- **Task instructions**: Reproduce the material in full, unchanged.

- **Data**:
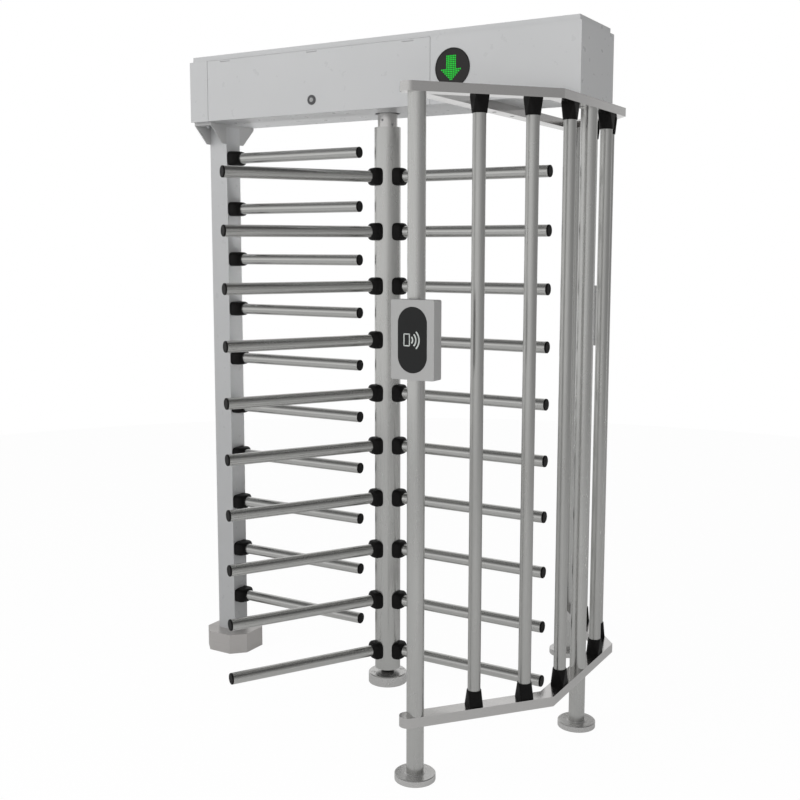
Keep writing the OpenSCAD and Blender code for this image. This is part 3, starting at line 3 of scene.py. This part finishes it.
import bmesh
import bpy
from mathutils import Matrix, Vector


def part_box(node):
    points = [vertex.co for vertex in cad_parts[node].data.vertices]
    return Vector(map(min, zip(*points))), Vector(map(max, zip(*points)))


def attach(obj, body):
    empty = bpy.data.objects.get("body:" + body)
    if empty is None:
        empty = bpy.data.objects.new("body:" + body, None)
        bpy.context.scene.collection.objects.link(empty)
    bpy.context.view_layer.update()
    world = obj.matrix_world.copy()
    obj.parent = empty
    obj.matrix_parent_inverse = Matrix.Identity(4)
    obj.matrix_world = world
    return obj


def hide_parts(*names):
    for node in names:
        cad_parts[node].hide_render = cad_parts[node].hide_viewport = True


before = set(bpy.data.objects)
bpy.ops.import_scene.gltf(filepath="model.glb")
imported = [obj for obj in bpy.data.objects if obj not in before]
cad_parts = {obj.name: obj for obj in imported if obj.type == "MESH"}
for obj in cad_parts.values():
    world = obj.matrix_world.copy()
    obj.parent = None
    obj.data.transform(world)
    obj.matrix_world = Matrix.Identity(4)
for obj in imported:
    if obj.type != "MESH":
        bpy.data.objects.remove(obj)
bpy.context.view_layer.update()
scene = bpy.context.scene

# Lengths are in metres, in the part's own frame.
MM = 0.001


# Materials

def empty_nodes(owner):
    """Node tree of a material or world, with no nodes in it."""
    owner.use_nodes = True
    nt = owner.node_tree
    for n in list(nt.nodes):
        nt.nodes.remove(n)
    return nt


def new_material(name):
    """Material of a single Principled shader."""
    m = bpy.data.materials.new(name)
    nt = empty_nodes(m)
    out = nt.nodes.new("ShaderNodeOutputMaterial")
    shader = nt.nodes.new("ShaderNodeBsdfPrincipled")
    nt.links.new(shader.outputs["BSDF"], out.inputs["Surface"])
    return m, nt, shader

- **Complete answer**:
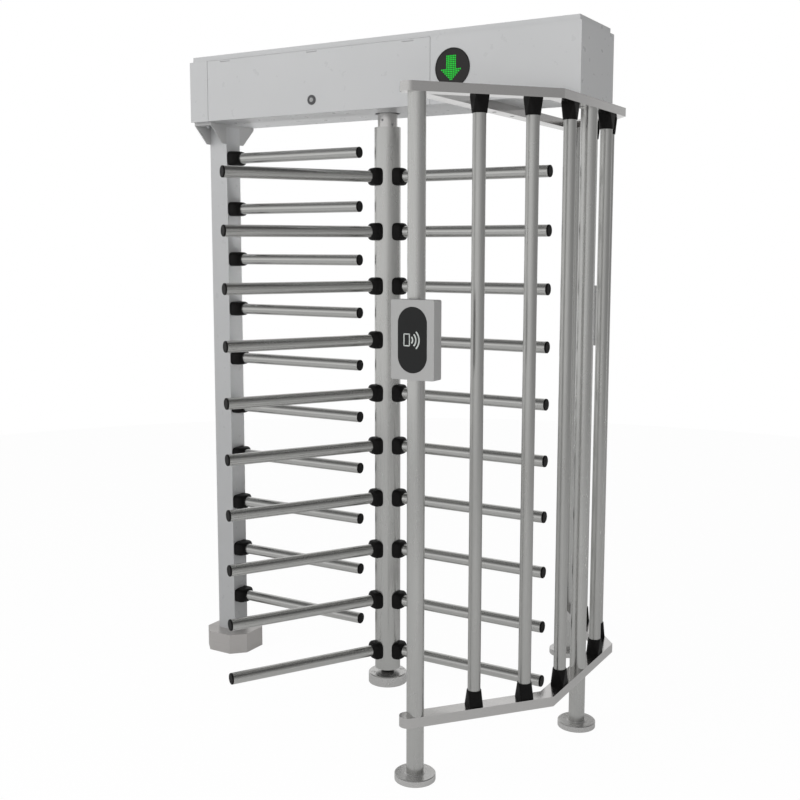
Keep writing the OpenSCAD and Blender code for this image. This is part 3, starting at line 3 of scene.py. This part finishes it.
import bmesh
import bpy
from mathutils import Matrix, Vector


def part_box(node):
    points = [vertex.co for vertex in cad_parts[node].data.vertices]
    return Vector(map(min, zip(*points))), Vector(map(max, zip(*points)))


def attach(obj, body):
    empty = bpy.data.objects.get("body:" + body)
    if empty is None:
        empty = bpy.data.objects.new("body:" + body, None)
        bpy.context.scene.collection.objects.link(empty)
    bpy.context.view_layer.update()
    world = obj.matrix_world.copy()
    obj.parent = empty
    obj.matrix_parent_inverse = Matrix.Identity(4)
    obj.matrix_world = world
    return obj


def hide_parts(*names):
    for node in names:
        cad_parts[node].hide_render = cad_parts[node].hide_viewport = True


before = set(bpy.data.objects)
bpy.ops.import_scene.gltf(filepath="model.glb")
imported = [obj for obj in bpy.data.objects if obj not in before]
cad_parts = {obj.name: obj for obj in imported if obj.type == "MESH"}
for obj in cad_parts.values():
    world = obj.matrix_world.copy()
    obj.parent = None
    obj.data.transform(world)
    obj.matrix_world = Matrix.Identity(4)
for obj in imported:
    if obj.type != "MESH":
        bpy.data.objects.remove(obj)
bpy.context.view_layer.update()
scene = bpy.context.scene

# Lengths are in metres, in the part's own frame.
MM = 0.001


# Materials

def empty_nodes(owner):
    """Node tree of a material or world, with no nodes in it."""
    owner.use_nodes = True
    nt = owner.node_tree
    for n in list(nt.nodes):
        nt.nodes.remove(n)
    return nt


def new_material(name):
    """Material of a single Principled shader."""
    m = bpy.data.materials.new(name)
    nt = empty_nodes(m)
    out = nt.nodes.new("ShaderNodeOutputMaterial")
    shader = nt.nodes.new("ShaderNodeBsdfPrincipled")
    nt.links.new(shader.outputs["BSDF"], out.inputs["Surface"])
    return m, nt, shader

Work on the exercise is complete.